Yesterday afternoon, Solana Foundation President Lily Liu posted on X, calling on both projects to reconcile, stating: "Love you both. Overall, our lending market is currently about $5 billion, while the Ethereum ecosystem is about ten times that size. As for the traditional financial collateral market, it is countless times larger than this number. We can choose to attack each other, but we can also choose to look further—first, let's work together to capture a share of the entire crypto market, and then jointly march into the vast world of traditional finance.

To summarize—Stop fighting, or Ethereum will benefit!

Underlying Logic: The Battle for Dominance in Solana Lending

Considering the data development and market environment of Jupiter Lend and Kamino, this incident, although sudden, seems to be an inevitable collision that was only a matter of time.

On one hand, Kamino (in red in the chart below) has long held the position of the leading lending platform in the Solana ecosystem, but Jupiter Lend (in blue in the chart below) has captured a significant market share since its launch, becoming the only entity currently capable of challenging the former.

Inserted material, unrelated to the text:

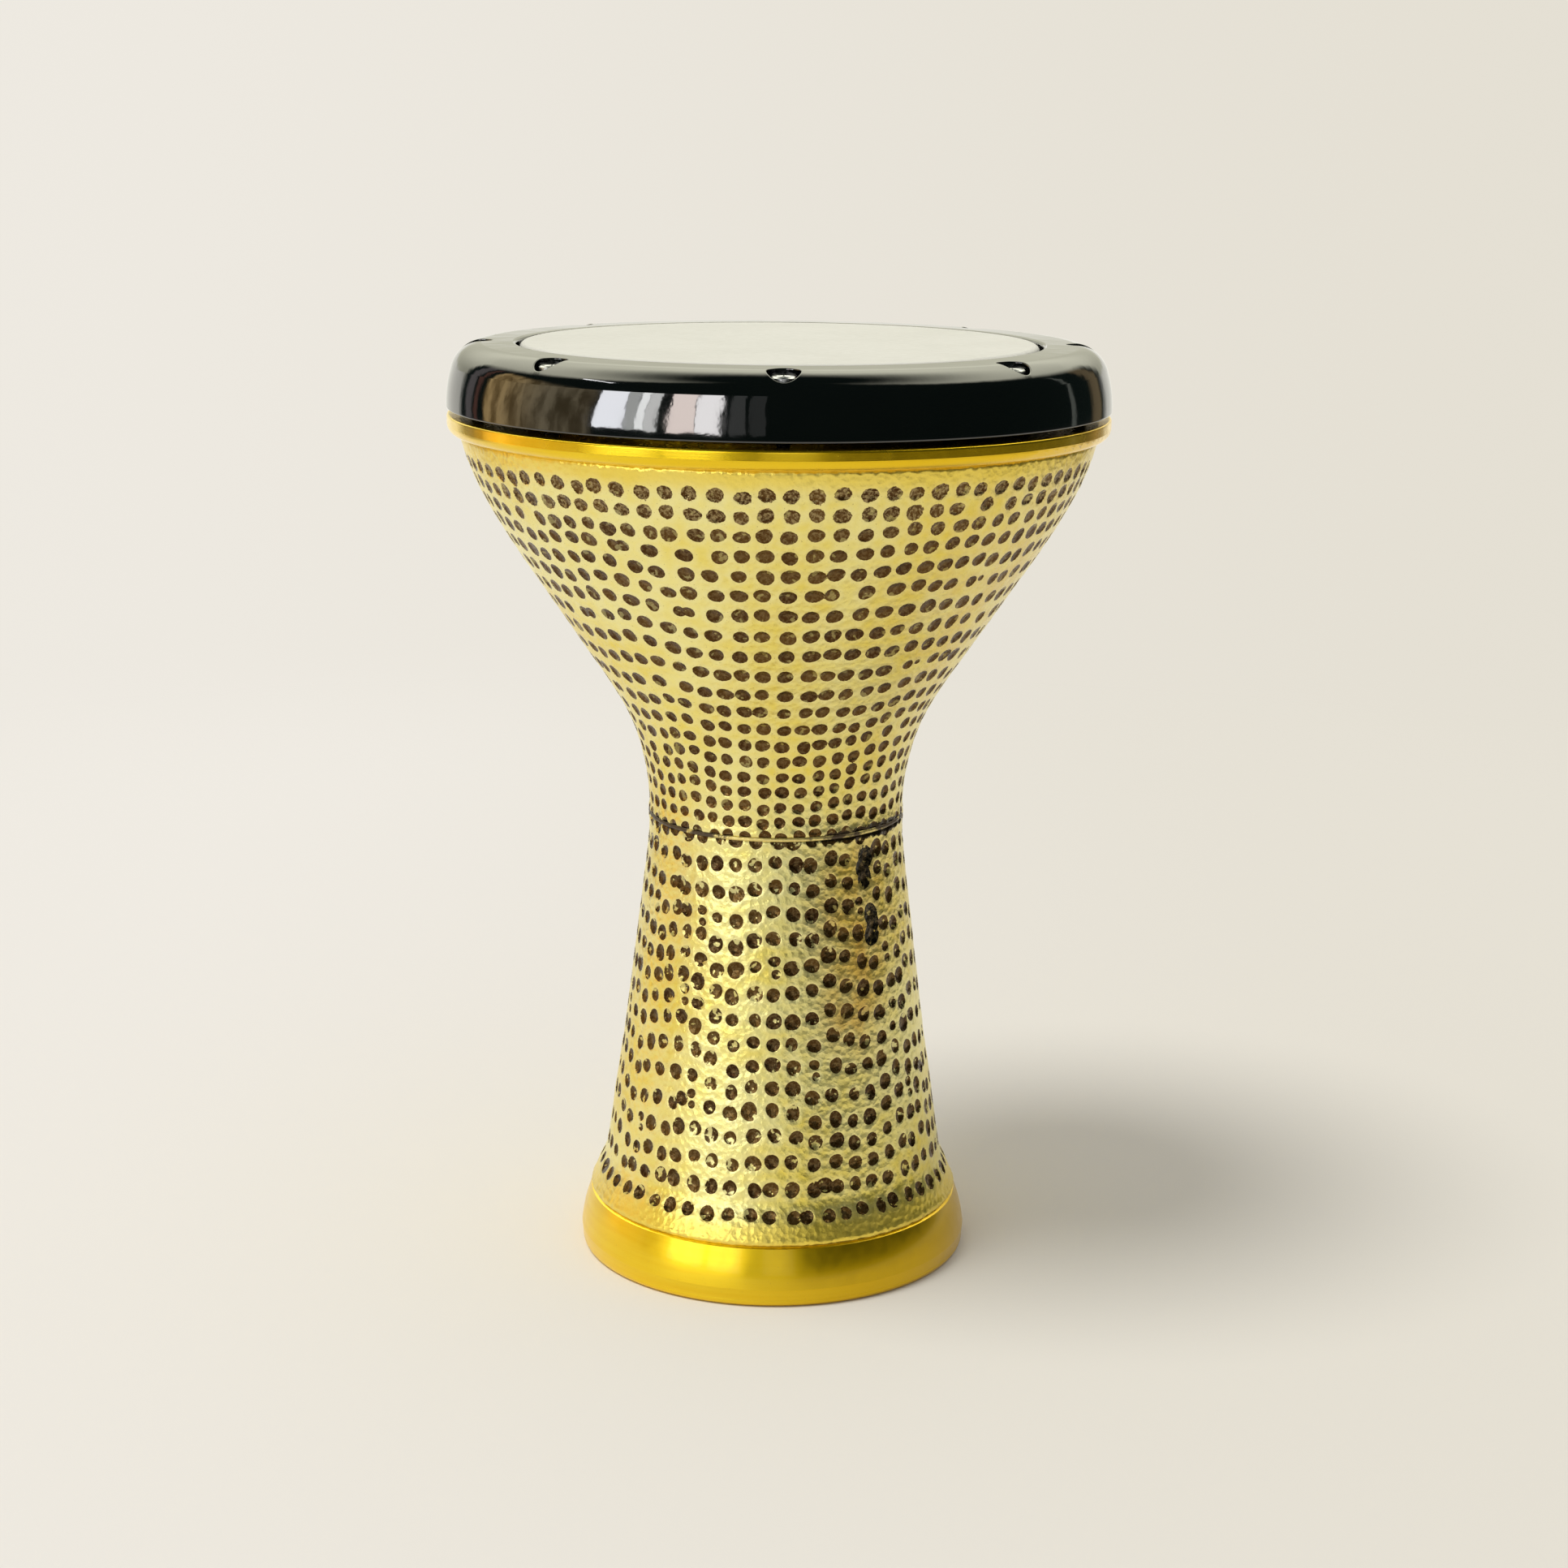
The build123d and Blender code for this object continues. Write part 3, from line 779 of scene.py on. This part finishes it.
def hex_ring(radius):
    """A hexagon whose flats are this far from the middle."""
    turn = TURN * np.arange(SCREW_AROUND) / SCREW_AROUND
    return radius / np.cos((turn + TURN / 12) % (TURN / 6) - TURN / 12)


def thread_rings(tip, under):
    """Rings up the shank whose radius follows a helical thread that fades out at both ends."""
    turn = np.arange(SCREW_AROUND) / SCREW_AROUND
    top = under - PLAIN_SHANK
    for z in np.linspace(tip + TIP_CHAMFER, top, THREAD_ROWS):
        ease = min(1, (z - tip) / (2 * MM), (top - z) / (1 * MM) + 0.1)
        groove = 1 - np.abs(2 * ((z / THREAD_PITCH - turn) % 1) - 1)
        yield z, SHANK_R - THREAD_DEPTH * ease * groove


def screw_rings(tip, top):
    """Heights and radii of a socket head screw from its tip, over its head, down to the socket's floor."""
    under, floor = top - HEAD_H, top - KEY_DEPTH
    rings = [(tip, even_ring(MIDDLE_R)), (tip, even_ring(SHANK_R - TIP_CHAMFER))]
    rings += thread_rings(tip, under)
    rings += [(under - UNDERCUT_H, even_ring(SHANK_R - UNDERCUT)), (under, even_ring(SHANK_R))]
    rings += [(under, even_ring(HEAD_R - HEAD_CHAMFER)), (under + HEAD_CHAMFER, knurled_ring(HEAD_R))]
    rings += [(top - KNURL_GAP, knurled_ring(HEAD_R))]
    rings += [(top - down, even_ring(HEAD_R - inward)) for down, inward in HEAD_ROUNDING]
    rings += [(top, even_ring(KEY_R + KEY_MOUTH)), (top - KEY_CHAMFER, hex_ring(KEY_R))]
    rings += [(floor, hex_ring(KEY_R)), (floor - KEY_CONE, even_ring(MIDDLE_R))]
    return rings


def socket_screw(node, body, material):
    """A knurled socket head screw with a cut thread, in the place of its plain CAD solid."""
    low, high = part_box(node)
    x, y = (low[0] + high[0]) / 2, (low[1] + high[1]) / 2
    rings = screw_rings(low[2], high[2])
    turn = TURN * np.arange(SCREW_AROUND) / SCREW_AROUND
    points = [
        np.stack([x + r * np.cos(turn), y + r * np.sin(turn), np.full_like(turn, z)], 1)
        for z, r in rings
    ]
    rows = numbered_rows(len(rings), SCREW_AROUND)
    faces = [rows[0][::-1], rows[-1]]
    for lower, upper in zip(rows, rows[1:]):
        faces += ring_strip(lower, upper)
    piece = new_piece(f"{node}_cut", np.concatenate(points), faces, material, body)
    piece.data.set_sharp_from_angle(angle=SHARP_EDGE)
    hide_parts(node)


# ---------------------------------------------------------------- the drum


def dress(node, material):
    """Gives a CAD node that stays as it is its material."""
    piece = frame["nodes"][node]
    piece.data.materials.clear()
    piece.data.materials.append(material)


def make_shells():
    spacing_bowl, spacing_stem = 2.0 * MM, 1.7 * MM
    pale, deep = colour(0.97, 0.88, 0.34), colour(0.92, 0.74, 0.11)
    bowl_browns = colour(0.060, 0.023, 0.003), colour(0.118, 0.056, 0.010)
    stem_browns = colour(0.040, 0.015, 0.002), colour(0.105, 0.053, 0.010)
    gold_bowl = hammered_gold("hammered_gold_bowl", pale, deep, *bowl_browns, 0.25)
    gold_stem = hammered_gold("hammered_gold_stem", pale, deep, *stem_browns, 0.75)
    bowl, stem = bowl_marks(Wall("bowl_shell")), stem_marks(Wall("stem_shell"))
    hammered_shell("bowl_shell", "bowl_hammered", bowl.table(), spacing_bowl, gold_bowl)
    hammered_shell("stem_shell", "stem_hammered", stem.table(), spacing_stem, gold_stem)


def make_smooth_parts():
    pale, deep = colour(0.98, 0.70, 0.025), colour(0.92, 0.61, 0.008)
    # The third colour of each is painted shade, for the right side.
    collar_gold = smooth_gold("collar_gold", pale, deep, colour(0.90, 0.58, 0.006), 0.2, 0.28)
    foot_gold = smooth_gold("foot_gold", pale, deep, colour(0.66, 0.42, 0.002), 0.28, 0.36)
    hoop = machined_metal("hoop_metal", colour(0.8, 0.8, 0.8), colour(0.6, 0.6, 0.6), 0.2, 0.35)
    dress("collar_ring", collar_gold)
    dress("foot_ring", foot_gold)
    dress("neck_weld_bead", seam_filler("seam_filler"))
    dress("tension_rim", gloss_black("gloss_black"))
    dress("drumhead_film", film_white("film_white"))
    dress("drumhead_hoop", hoop)
    dress("drumhead_resin", cast_resin("cast_resin"))


def make_screws():
    # Dark colours painted on the shanks as shade in the gap under the rim.
    shank_shade = colour(0.05, 0.045, 0.04), colour(0.02, 0.018, 0.016)
    screw_zinc = colour(0.66, 0.67, 0.69), colour(0.48, 0.49, 0.51)
    washer_zinc = colour(0.60, 0.61, 0.63), colour(0.42, 0.43, 0.45)
    steel = machined_metal("screw_steel", *screw_zinc, 0.24, 0.42, shank_shade)
    zinc = machined_metal("zinc_washer", *washer_zinc, 0.24, 0.42)
    for number in range(1, 9):
        socket_screw(f"tension_screw_{number}", f"screw_{number}", steel)
        dress(f"screw_washer_{number}", zinc)


# ---------------------------------------------------------------- studio

# The camera's place, in metres, and how it is turned, tilted and rolled.
EYE = Vector((-0.0148, -1.2149, 0.4975))
EYE_TURN, EYE_TILT, EYE_ROLL = math.radians(-0.86), math.radians(90 - 13.4), 0.0092
LENS, SENSOR = 65.78, 36

# The paper's colour on the left and the right: painted light, lighter on the left as if lit more from that
# side.
PAPER_LEFT, PAPER_RIGHT = colour(0.855, 0.82, 0.755), colour(0.78, 0.742, 0.655)
PAPER_SPREAD, SKY_SPREAD = 0.42, 0.3
FLOOR_HALF, FLOOR_FADE = 1.6, (0.9, 1.5)

SOFT_LIGHT, SUN_LIGHT, WINDOW_LIGHT, GOLD_LIGHT = 0.55, 1.6, 9.0, 2.8
SUN_ALONG, SUN_WIDTH = (0.355, 0.185, -0.915), math.radians(24)
PANEL_DISTANCE = 2.6
WINDOW_BOTTOM, WINDOW_TOP, GLOW_BOTTOM = 0.33, 1.8, 0.1
LAMP_LEFT, LAMP_RIGHT, LAMP_BOTTOM, LAMP_TOP = -92, -74, 2.95, 3.1

# Upright strips of light: left and right in degrees from the front, brightness, and tint.
WINDOW_STRIPS = (
    (-64.0, -53.0, 1.0, (0.94, 0.95, 1.0)),
    (-52.7, -48.2, 0.38, (0.93, 0.95, 0.92)),
    (-48.0, -45.0, 0.95, (0.97, 0.98, 0.97)),
    (-44.8, -41.4, 0.6, (0.98, 0.98, 0.96)),
    (-37.4, -28.0, 0.85, (1.0, 0.86, 0.80)),
    (-27.6, -19.6, 0.95, (1.0, 0.97, 0.97)),
    (-16.5, -11.5, 0.035, (1.0, 1.0, 0.98)),
    (-9.5, -5.0, 0.02, (1.0, 1.0, 0.98)),
)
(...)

On the other hand, since the major market crash on October 11, market liquidity has tightened significantly, and the overall TVL of the Solana ecosystem has continued to decline; coupled with the collapse of several related projects, the DeFi market has become extremely sensitive to "safety."

When the market environment was good and incremental funds were sufficient, Jupiter Lend and Kamino were relatively harmonious, as there was still profit to be made, and it seemed that they would only continue to earn more… But as the market shifted to a competition for existing resources, the competitive relationship between the two parties became more tense, and safety issues happened to be the most effective point of attack—despite the fact that Jupiter Lend has not historically experienced any security failures, the mere suspicion in its design is enough to raise user vigilance.

Perhaps from Kamino's perspective, now is the perfect opportunity to deal a heavy blow to its opponent.